MANILA, Philippines -- Student and young professionals have banded together to call the administration to “stop efforts to cover up the truth and be accountable for its immoral and corrupt acts as they pointed out the “sovereign right” of the people “to change a morally bankrupt and corrupt regime.”
The 40 organizations, among them groups and student governments from major Metro Manila universities as well as schools in Mindanao and Northern Luzon, banded under the Youth for Accountability and Truth Now (Youth ACT Now), lauded Rodolfo Noel Lozada Jr., key witness in the Senate inquiry into the scandal-tainted national broadband network (NBN) deal, for exposing the alleged corruption that accompanied the now scrapped contract.

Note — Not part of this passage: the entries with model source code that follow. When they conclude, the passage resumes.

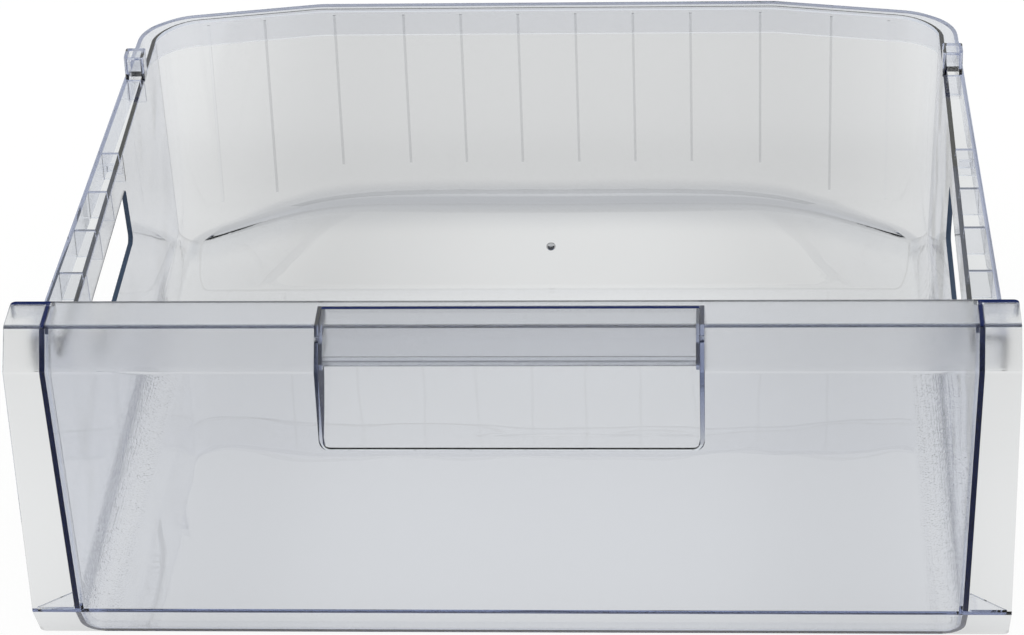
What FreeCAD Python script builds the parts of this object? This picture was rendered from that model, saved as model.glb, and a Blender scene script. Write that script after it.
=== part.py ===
import FreeCAD, Part
import math
import os

# Clear freezer drawer: a tub with rim rails, a wider front panel and a grip bar set into the panel.
# Units are millimetres. X is the width, the front faces -Y, Z is up and the base stands on Z = 0.
# Depths are written as s, the distance behind the front face.

V = FreeCAD.Vector

# Overall size
WIDTH = 455.0
DEPTH = 380.0
HEIGHT = 170.0
HALF_WIDTH = WIDTH / 2
FRONT = -DEPTH / 2

# Lengths that only carry a cutter or a blank past the part
OVERRUN = 20.0
WELL_PAST = DEPTH + WIDTH

# Sheet thicknesses and the clearances between the three mouldings
WALL = 2.5
SKIRT_WALL = 1.8
WEB_WALL = 2.0
SEAT_GAP = 0.06
GRIP_GAP = 0.12
PLAN_MARGIN = 0.2

# Front panel profile
FLANGE_DEPTH = 34.0
TOP_CREASE = 13.0
FACE_DROP = 17.0
FACE_TOP = HEIGHT - FACE_DROP
FACE_BOTTOM = 21.0
FOOT_DEPTH = 13.3
CREASE_R = 2.5
PANEL_CORNER_R = 2.5
WING_LIP = 9.0
TONGUE_WALL = 1.6
TONGUE_REACH = 4.5
TONGUE_GAP = 0.15

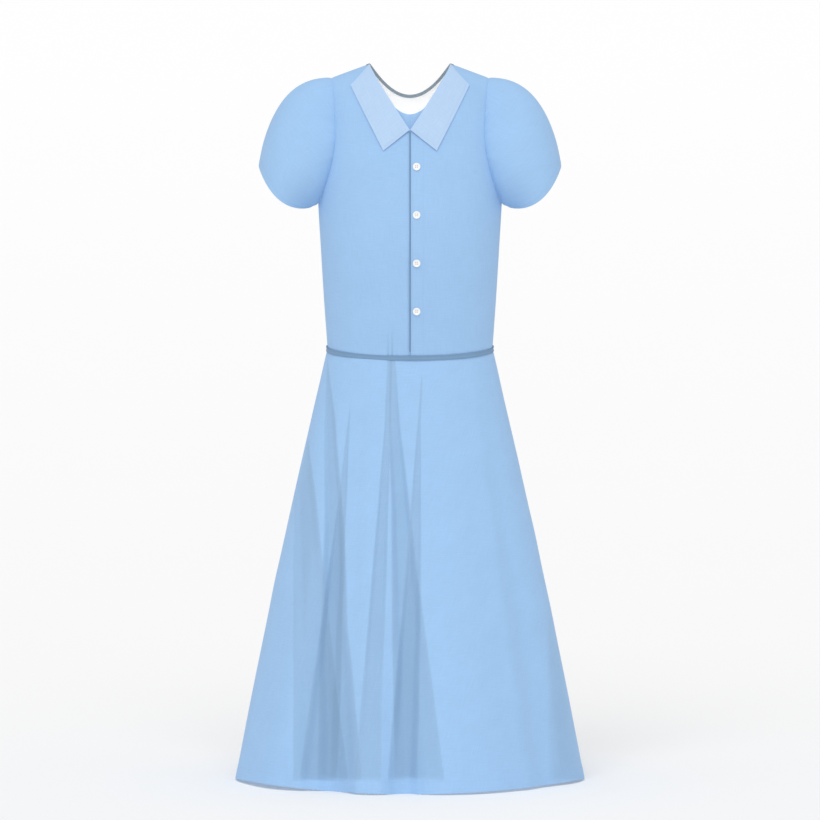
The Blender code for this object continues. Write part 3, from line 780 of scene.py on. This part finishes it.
# Broad folds: where each starts and ends in the front view, with its spread and depth at the hem.
# Where it starts it has a share of that spread.
FOLD_START_SPREAD = 0.3
FRONT_FOLDS = (
    (-0.1230, 0.04, -0.1240, 0.0480, -0.0165),
    (-0.0170, 0.03, -0.0080, 0.0440, -0.0140),
    (-0.1000, 0.10, -0.2020, 0.0500, 0.0100),
    (-0.0600, 0.08, -0.0640, 0.0420, 0.0120),
    (0.0400, 0.05, 0.0880, 0.0900, 0.0110),
    (0.1100, 0.10, 0.2150, 0.0440, -0.0120),
)
BACK_FOLDS = (
    (-0.1050, 0.06, -0.1900, 0.0480, -0.0120),
    (-0.0720, 0.05, -0.1150, 0.0440, 0.0100),
    (-0.0330, 0.03, -0.0480, 0.0440, -0.0160),
    (0.0030, 0.08, 0.0150, 0.0400, 0.0120),
    (0.0450, 0.04, 0.0790, 0.0480, -0.0180),
    (0.0800, 0.07, 0.1420, 0.0440, 0.0100),
    (0.1080, 0.09, 0.2050, 0.0440, -0.0110),
)

# A crease has its full depth where it is this wide, and its sides slope over a share of its width.
# The waist seam and the doubled hem leave it a share of its depth. Where creases lie over each
# other the painted shade in the cloth's colour deepens.
CREASE_FULL_WIDTH = 0.0340
CREASE_SLOPE = 0.30
CREASE_LEAST_SLOPE = 0.0030
CREASE_LEAST_SHADED = 0.0026
CREASE_AT_WAIST = 0.25
CREASE_FREE_DROP = 0.14
CREASE_AT_HEM = 0.55
SIDE_SEAM_EASE = 0.42
SETTLING_ROUNDS = 4
SHADED_LAYERS = 3
SHADE_POWER = 0.7

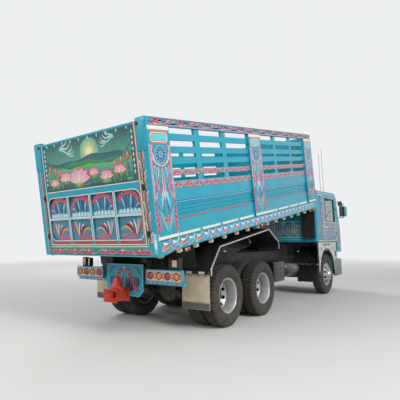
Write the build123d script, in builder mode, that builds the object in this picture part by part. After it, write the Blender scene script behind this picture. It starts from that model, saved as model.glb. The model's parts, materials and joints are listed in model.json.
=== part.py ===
from build123d import *
import os
from math import cos, radians, sin, tan

# Six-wheel tipping truck with a high, slatted and painted bed, in millimetres.
# +X runs to the front, +Y to the left, +Z up, and the origin is on the ground
# below the middle of the truck's length. The bed is stored partly raised.

os.makedirs("parts", exist_ok=True)

# Axles and wheels
rear_axle_x = -2309
tandem = 1370
wheelbase = 5455
tyre_r = 527
tyre_half_w = 139
rim_r = 286
front_tyre_y = 1045
twin_face_y = 935
wheel_offset = 160
spindle_r = 40
run_gap = 0.5
tyre_sides = 24
hub_sides = 12
bar_sides = 8

# Chassis
frame_half_w = 430
rail_h = 280
rail_top = 1040
rail_flange = 80
rail_t = 8
rear_overhang = 1290
front_overhang = 1045
subframe_h = 145

# Bed, in its own frame: s along it from its rear face, z up from its lower edge
bed_tilt = 8.8
hinge_back = 1200
hinge_z = 1120
hinge_s = 724.5
hinge_drop = 254.8
bed_length = 6600
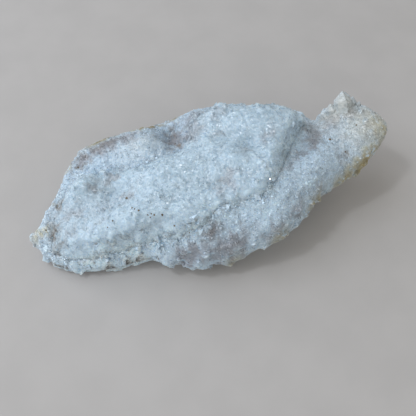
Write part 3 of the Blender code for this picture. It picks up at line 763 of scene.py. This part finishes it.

“We unite in collective aspiration to knock on the conscience of our leaders and to awaken hope in the spirit of the Filipino people to bring forth a movement for truth and social change,” the youth alliance said in a statement issued Wednesday.
The student governments of Metro Manila-based law schools, under the Advocacy for Sustained Reform and Accountability (ASAR), are also holding simultaneous activities on Friday in support of Lozada, which will end in a Grand Salubong (Welcome) at the University of the Philippines in Diliman, Quezon City, where the NBN witness will be accorded a hero’s welcome.
Lozada himself will be guest speaker at a 2 p.m. symposium at the Ateneo Law School in Rockwell, ASAR said in a statement.
At the University of Sto. Tomas, Lozada’s alma mater, the law student council will issue its stand on the NBN issue, while at the University of the East, student leaders will launch a “brown ribbon campaign,” symbolizing the Filipino people.